Ambiente

Usa, comunità Bipoc: 4 volte più probabile che viva in zone inquinate

Secondo l’American Lung Association, le persone nere, latine e native sono più esposte a livelli di salubrità dell’aria scadenti. Il motivo è da ricercare nelle politiche di segregazione razziale degli anni ‘30
Credit: Isabelle Chapuis
Tempo di lettura 4 min lettura
8 maggio 2023 Aggiornato alle 14:15

Quasi 120 milioni di persone negli Stati Uniti sono esposte a livelli dannosi di inquinamento, ma le persone Bipoc hanno quasi 4 volte più probabilità di vivere in aree inquinate rispetto ai bianchi americani. Lo rivela lo studio dell’American Lung Association (Ala) che mette in luce decenni di politiche abitative e ambientali razziste.

Nel report State of the Air 2023, l’associazione esamina le misurazioni giornaliere e a lungo termine delle particelle fini e dell’ozono effettuate nei siti di monitoraggio ufficiali degli Stati Uniti; quindi assegna voti relativi alla qualità dell’aria per ognuna delle 25 contee esaminate. Ciò che emerge è che l’inquinamento atmosferico non è distribuito equamente: a essere più esposte a qualità dell’aria scadente sono le comunità nere, latine e indigene.

Le persone Bipoc sono meno della metà della popolazione complessiva degli Stati Uniti eppure, secondo le rilevazioni, superano la percentuale dei cittadini bianchi che vivono nelle località più inquinate: 10 delle 11 contee caratterizzate dalla presenza di polveri sottili (o Pm2.5) si trovano in California e qui il 72% dei 18 milioni di residenti colpiti sono persone Bipoc, rispetto al 28% di bianchi.

Soggetta a frequenti incendi e a temperature in aumento a causa del riscaldamento climatico, la California fatica a ridurre la quantità di particelle di fuliggine che finiscono nei polmoni e ha ricevuto le peggiori valutazioni sulla qualità dell’aria a breve e lungo termine. Tra Los Angeles, Fresno e San Bernardino, a subirne gli effetti negativi sono oltre 13 milioni di abitanti neri, inclusi circa 9 milioni di ispanici.
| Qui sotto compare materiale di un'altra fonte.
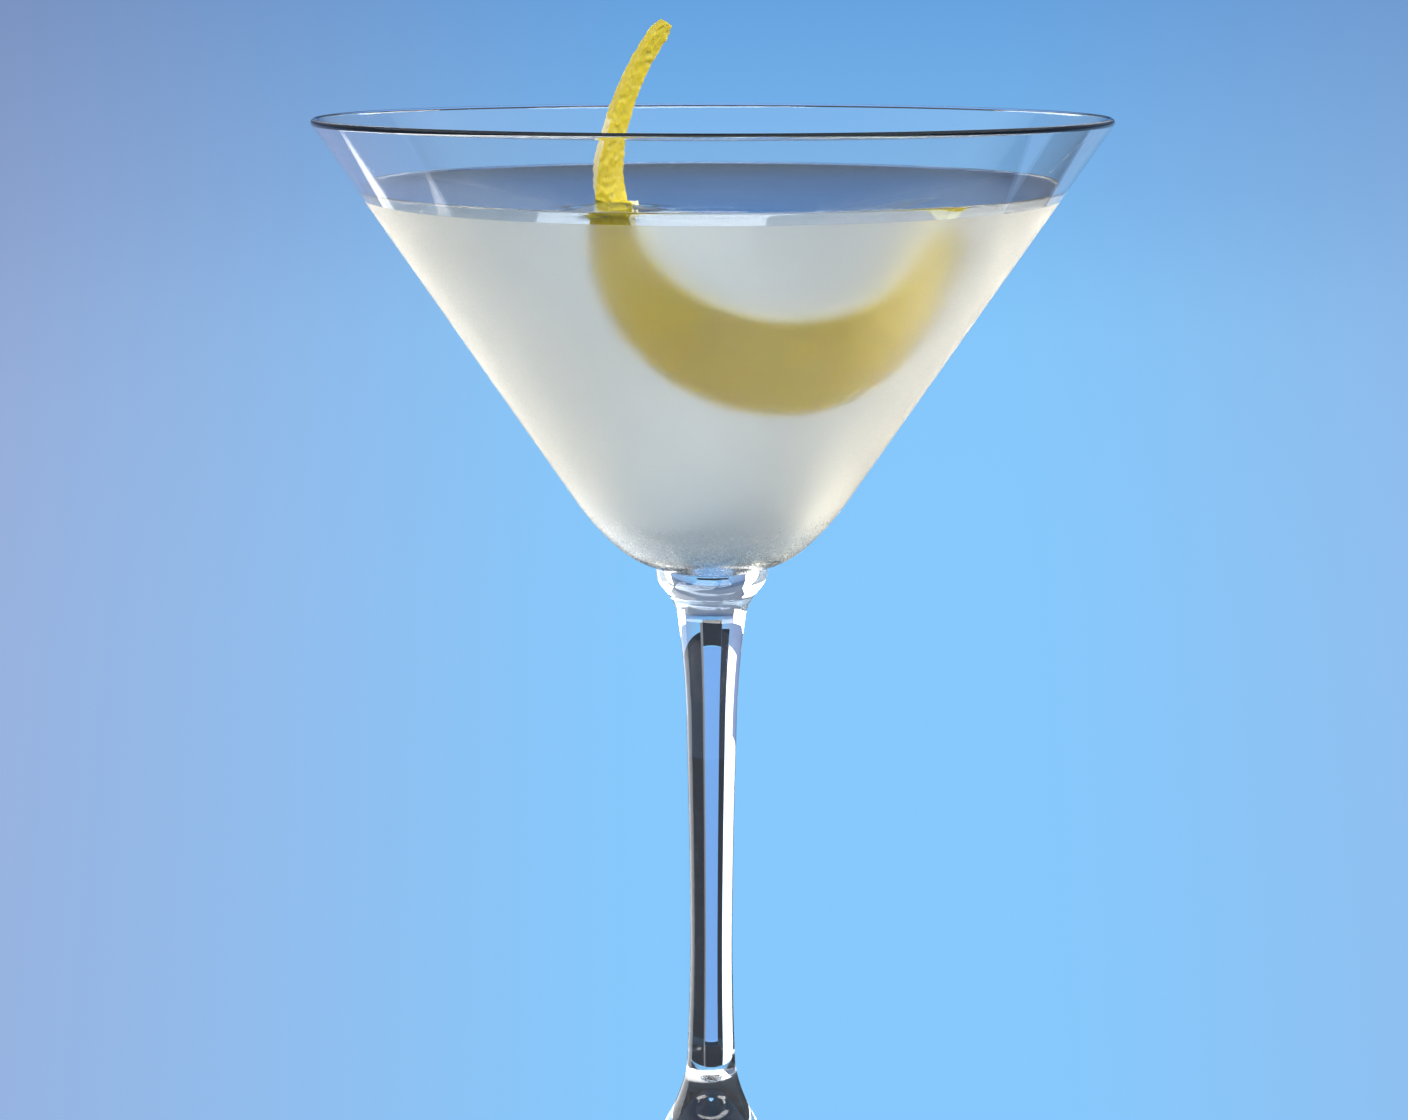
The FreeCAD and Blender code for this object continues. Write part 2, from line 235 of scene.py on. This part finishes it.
def glass_outline():
    """From the middle of the bowl's floor, over the rim and down the outside to the recess."""
    outline = inner_wall()
    outline += straight(outline[-1], INNER_TOP)
    outline += round_points(RIM_MIDDLE, WALL / 2, SLOPE + math.pi / 2, SLOPE - math.pi / 2, 12)
    outline += straight(outline[-1], CONE)
    wide = (CONE[0] - BLEND_RADIUS * OUT[0], CONE[1] - BLEND_RADIUS * OUT[1])
    span = BLEND_RADIUS - ROUND_RADIUS
    turn = math.asin((wide[1] - BOWL_BOTTOM - ROUND_RADIUS) / span)
    outline += round_points(wide, BLEND_RADIUS, SLOPE - math.pi / 2, -turn, 12)
    tight = (wide[0] + span * math.cos(turn), wide[1] - span * math.sin(turn))
    last = math.acos((CREASE - tight[0]) / ROUND_RADIUS)
    outline += round_points(tight, ROUND_RADIUS, -turn, -last, 24)
    for end, radius, hollow, count in STEM:
        outline += bend(outline[-1], end, radius, hollow, count)
    edge = FOOT_EDGE / 2
    outline += round_points((FOOT_RADIUS - edge, edge), edge, math.pi / 2, -math.pi / 2, 10)
    outline += straight(outline[-1], (RING_INNER, 0))
    dome = (RING_INNER**2 + RECESS**2) / (2 * RECESS)
    tilt = math.asin(RING_INNER / dome)
    outline += round_points((0, RECESS - dome), dome, math.pi / 2 - tilt, math.pi / 2, 12)
    return outline


def drink_outline():
    """From the middle of the bowl's floor, just inside the glass, up and over the surface."""
    outline = inner_wall(REACH)
    top = SURFACE + CLIMB
    wall = inner_radius(top)
    outline += straight(outline[-1], (wall + REACH / OUT[0], top))
    # the surface falls from the wall to its flat middle
    for step in range(CLIMB_STEPS + 1):
        away = CLIMB_SPAN * (step / CLIMB_STEPS) ** CLIMB_CROWDING
        outline.append((wall - away, SURFACE + CLIMB * math.exp(-away / CLIMB_WIDTH)))
    edge = outline[-1][0]
    for ring in range(1, SURFACE_RINGS + 1):
        outline.append((edge * (1 - ring / SURFACE_RINGS), SURFACE))
    return outline


# ---------------------------------------------------------------- the peel's route
def on_wall(turn, offset=0.0):
    """A point of the loop at a turn from its left end, offset outwards across the strip."""
    aside = LOOP_SIDE - (LOOP_REACH + offset) * math.cos(turn)
    height = LEVEL - (LOOP_DROP + offset) * math.sin(turn) - END_DROP * turn / math.pi
    lift = NEAR_LIFT if turn < math.pi / 2 else FAR_LIFT
    inset = PEEL_GAP + PEEL_THICKNESS / 2 + lift * abs(math.cos(turn)) ** LIFT_POWER
    radius = inner_radius(height) - inset / OUT[0]
    return Vector((radius * math.sin(aside / radius), -radius * math.cos(aside / radius), height))


def loop_station(turn):
    end = NECK_WIDTH + (END_WIDTH - NECK_WIDTH) * turn / math.pi
    width = end + (LOOP_WIDTH - end) * math.sin(turn)
    along = on_wall(turn + TURN_STEP) - on_wall(turn - TURN_STEP)
    across = on_wall(turn, -width / 2) - on_wall(turn, width / 2)
    return on_wall(turn), along.normalized(), across


def tip_station(height):
    bow = math.asin(height / TIP_BEND)
    share = height / TIP_HEIGHT
    aside = TIP_BEND * (1 - math.cos(bow))
    middle = on_wall(0) + Vector((aside, TIP_LEAN * share, height))
    width = TIP_WIDTH + (NECK_WIDTH - TIP_WIDTH) * (1 - share) ** TIP_TAPER
    turned_share = math.cos(TIP_TURN)
    across = Vector(
        (math.cos(bow) * turned_share, math.sin(TIP_TURN), -math.sin(bow) * turned_share)
    )
    along = Vector((-math.sin(bow), 0, -math.cos(bow)))
    return middle, along, across * width


def rounding(distance, width):
    """How much of its width a strip has at a distance from its rounded end."""
    share = min(distance / (width / 2), 1)
    return max(math.sqrt(1 - (1 - share) ** 2), END_LEAST)


def peel_stations():
    """Middle, direction and width of the strip, from the tip down and round the loop."""
    stations = []
    for step in range(TIP_STEPS):
        height = TIP_HEIGHT * min(1 - step / TIP_STEPS, TIP_FIRST)
        middle, along, across = tip_station(height)
        across = across * rounding(TIP_HEIGHT - height + END_START, across.length)
        if height < TIP_SETTLE:
            share = 1 - height / TIP_SETTLE
            flat = loop_station(0)[2].normalized() * across.length
            across = across.lerp(flat, TIP_SETTLE_SHARE * share)
        stations.append((middle, along, across))
    for step in range(LOOP_STEPS + 1):
        turn = math.pi * step / LOOP_STEPS
        middle, along, across = loop_station(turn)
        left = (math.pi - turn) * LOOP_REACH
        across = across * rounding(left + 2 * END_START, across.length)
        stations.append((middle, along, across))
    return stations


def rail(places):
    """A chain of points, extruded one by one from the selected first one."""
    for last, place in zip(places, places[1:]):
        bpy.ops.mesh.extrude_region_move(TRANSFORM_OT_translate={"value": place - last})


def peel_strip():
    """The strip's skin: two rails bridged into a ribbon, then cut up across.

    It lies half a peel's thickness inside the route, towards the axis, and the body that is
    added to it goes further in.
    """
    stations = peel_stations()
    skin = []
    for middle, along, across in stations:
        inward = across.normalized().cross(along).normalized()
        skin.append(middle + inward * PEEL_THICKNESS / 2)
    left = [place - across / 2 for place, (_, _, across) in zip(skin, stations)]
    right = [place + across / 2 for place, (_, _, across) in zip(skin, stations)]
    strip = start_point("lemon_twist_peel", left[0])
    rail(left)
    bpy.ops.mesh.primitive_plane_add(size=MM, location=(0, 0, 0))
    bpy.ops.mesh.merge(type="CENTER")
    bpy.ops.transform.translate(value=right[0])
    rail(right)
    bpy.ops.mesh.select_all(action="SELECT")
    bpy.ops.mesh.bridge_edge_loops()
    bpy.ops.mesh.select_mode(type="EDGE")
    bpy.ops.mesh.select_all(action="DESELECT")
    bpy.ops.object.mode_set(mode="OBJECT")
    for edge in strip.data.edges:
        edge.select = (edge.vertices[0] < len(left)) != (edge.vertices[1] < len(left))
    bpy.ops.object.mode_set(mode="EDIT")
    bpy.ops.mesh.subdivide(number_cuts=ACROSS)
    bpy.ops.mesh.select_all(action="SELECT")
    bpy.ops.object.mode_set(mode="OBJECT")
    # the yellow side faces out, to the front
    facing = sum(face.normal.y * face.area for face in strip.data.polygons)
    if facing > 0:
        bpy.ops.object.mode_set(mode="EDIT")
        bpy.ops.mesh.flip_normals()
        bpy.ops.object.mode_set(mode="OBJECT")
    return strip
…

Negli Usa le patologie polmonari che includono il cancro ai polmoni e le malattie respiratorie come il Covid-19 rappresentano la prima causa di morte per malattia: ne sono affetti 34 milioni di americani e, nonostante gli sforzi per diminuire le emissioni complessive nel Paese, 1 cittadino Usa su 3 vive in aree con livelli nocivi di sostanze inquinanti e la maggioranza sono persone Bipoc.

La loro sovraesposizione all’inquinamento è connessa alle politiche di segregazione razziale che hanno orientato i piani abitativi negli Stati Uniti a partire dagli anni ‘30. Queste politiche governative avrebbero da un lato incentivato la creazione di aree urbane separate sulla base della presunta appartenenza razziale ed etnica, dall’altro favorito la costruzione di infrastrutture inquinanti, come autostrade e ferrovie e di impianti di produzione di combustibili fossili vicino a comunità discriminate per il colore della pelle.

Anche se la segregazione razziale di tipo abitativo è stata vietata negli Usa nel 1968, i suoi effetti sono ancora visibili. Lo studio pubblicato nel 2022 dall’American Chemical Society esamina i quartieri dove venivano sistematicamente rifiutati i mutui e l’acquisto di case alle persone nere (una pratica nota con il nome redlining) e li compara con i livelli di inquinamento atmosferico presenti tra le comunità americane. Ciò che hanno scoperto i ricercatori è che i quartieri sottoposti alla segregazione razziale durante gli anni ‘30 sono oggi esposti a livelli di inquinamento più elevati.

Le disparità di esposizione razziale ed etnica all’inquinamento persistono, spiega lo studio, perché le infrastrutture e le fonti di emissioni più importanti hanno un impatto di lunga durata sul territorio, mentre la maggior parte delle città statunitensi sono ancora abitate secondo i modelli di discriminazione applicati fino a 50 anni fa.

Ma non è finita. Le politiche discriminatorie che hanno contribuito a costruire le città americane sarebbero anche responsabili di esporre maggiormente le persone Bipoc agli effetti del riscaldamento globale. La University of Virginia e la University of Portland, a esempio, hanno recentemente scoperto che tra le aree urbane dove in passato sono state applicate più politiche di segregazione razziale e quelle meno interessate c’è una differenza di temperatura fino a 7 gradi centigradi.